高橋源一郎が示した「憎悪の連鎖を止めるヒント」

フリーライターとしてやっていくにはともあれ名前を売らねばならんと、年明けからツイッターへの投稿を増やしている。とくになにかがバズるわけでもなく、フォロワーは増えない。

これまであんまり著名人のツイートを気にしたことがなかったのだけど、ともあれ参考にしてみようとジャーナリズム系や人文系、リベラルや保守、色々とアカウントをフォローしてみることにした。

結果としてタイムラインは地獄と化している。世の中はこんなにも対立が存在していたのかと驚愕するとともに、対立構造がもはや整理しえない状況にまで拗れてしまっていることに狼狽する始末である。

ツイッターが世の中をすべて映し出しているわけではないけれども、「どうしてこうなった」感は結構多くの人が感じていることなのではないか。陰謀論やらポリコレ棒を用いた言葉狩り、というところまでは「まぁそんなんもおるやろ」と想像の範疇なのだけれども、とくにネトウヨってわけでもないアカウントがポリコレ的言説への逆張りみたいなことをはじめて結構なカオスである。

地獄なのはこれが「便所の落書き」ではないからだ。2ちゃんとは違って、固定のアカウントがあることで一定の権威性を帯びるし、サジェスト機能で自分に近い界隈の情報が次々に湧いてくるから、なんかもう信じ切っちゃうわけである。対立する立場からの主張とか耳に入らないのである。

ぼくが思い出したのは2年くらい前に、杉田水脈が『新潮45』に寄稿したLGBT批判に端を発する騒動である。LGBTを「生産性がない」と言い放ったその文章は瞬く間に炎上したが、『新潮45』はそれらの批判に対する応答として「杉田論文」を擁護する特集を組んだ。

その特集において批判の的となったのが、小川榮太郎の論文であり、結果として『新潮45』は廃刊に追い込まれることとなった。
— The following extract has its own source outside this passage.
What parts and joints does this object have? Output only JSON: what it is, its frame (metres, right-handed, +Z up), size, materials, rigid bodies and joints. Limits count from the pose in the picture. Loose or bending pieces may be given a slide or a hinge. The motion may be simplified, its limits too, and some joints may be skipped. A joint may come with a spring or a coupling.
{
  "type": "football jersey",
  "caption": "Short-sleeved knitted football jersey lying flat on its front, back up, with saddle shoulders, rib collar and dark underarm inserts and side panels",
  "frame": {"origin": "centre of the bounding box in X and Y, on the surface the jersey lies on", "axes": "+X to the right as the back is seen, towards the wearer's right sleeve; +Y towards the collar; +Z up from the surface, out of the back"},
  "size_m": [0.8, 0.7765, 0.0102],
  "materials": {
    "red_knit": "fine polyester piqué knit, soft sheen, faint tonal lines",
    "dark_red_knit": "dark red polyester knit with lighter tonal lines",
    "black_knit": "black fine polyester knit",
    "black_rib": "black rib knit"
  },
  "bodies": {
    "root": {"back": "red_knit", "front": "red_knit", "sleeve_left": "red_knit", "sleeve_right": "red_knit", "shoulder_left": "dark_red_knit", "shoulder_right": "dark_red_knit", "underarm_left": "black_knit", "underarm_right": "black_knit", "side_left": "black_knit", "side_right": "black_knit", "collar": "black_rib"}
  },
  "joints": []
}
小川の文章は到底論文と呼べるようなものではなく、LGBTと痴漢を同列に語るなど論理構造も倫理性も完全に破綻していた。

前置きが長くなってしまったが、ぼくが思い出しているのは、この小川の論文を批判するにあたり、小川の著作をすべて自費で購入し、目を通してから記事を書いたという高橋源一郎の姿勢である。以下の記事だ。

「文藝評論家」小川榮太郎氏の 全著作を読んでおれは泣いた:考える人

高橋源一郎はどれだけ相手が気に入らない人間であっても、「論じる、もしくは、話をする前に、その相手の全著作を読んでおく」ことを欠かさないという。相手を理解するという、最低限のリスペクトとしてそれを慣行しているそうだ。

上の記事そのものも極めて読み応えのあるものなのだが、とりわけ印象的なのが次の部分である。

書かれた言葉には(どんなにひどくても)、その個人の顔が刻印されている。全部読んだら、もう知り合いだ。憎む理由がなくなってしまうのである。おれは、ヘイトスピーチに象徴される憎悪の連鎖を止めるヒントはそこにあるのではないかと思っているが、まあ、その件は、いまはおいておこう。

結果として、高橋源一郎は小川榮太郎に対して一種のシンパシーを感じてしまう。かつて自身と同じような文学少年であったはずの小川が、執筆者として辿った運命により決定的な自己分裂に陥ってしまったことを嘆き、「おれは、彼らを、簡単に責めることができないのである」と締めるのである。

上に引いた文章で、高橋源一郎は「その件は、いまはおいておこう」と言っているけれども、「ヘイトスピーチに象徴される憎悪の連鎖を止めるヒント」はもはやこの記事を通して決定的に示されていると言っていい。

単純に、相手の主張を知る、というのではない。別にツイッター上で批判しようとするアカウントの全投稿を見返せ、というわけでは当然ないのである。重要なのは「顔の刻印」だ。「それを書いているのが誰なのか」を知ること、知ろうとすることである。

当然これは理想論である。けれども、相手の主張が支離滅裂だと断じる前に、「なんでこの人はこの考えに至ったのか」と一瞬でも思いを巡らすことには何かしら意味がある。記号的な、脊髄反射のやりとりの中に、思考の負荷がかかるのである。その相手が誰であっても、いま言葉を投げかけようとしている向こう側には常に、負荷とならなくてはいけない「存在の重み」があるはずなのだ。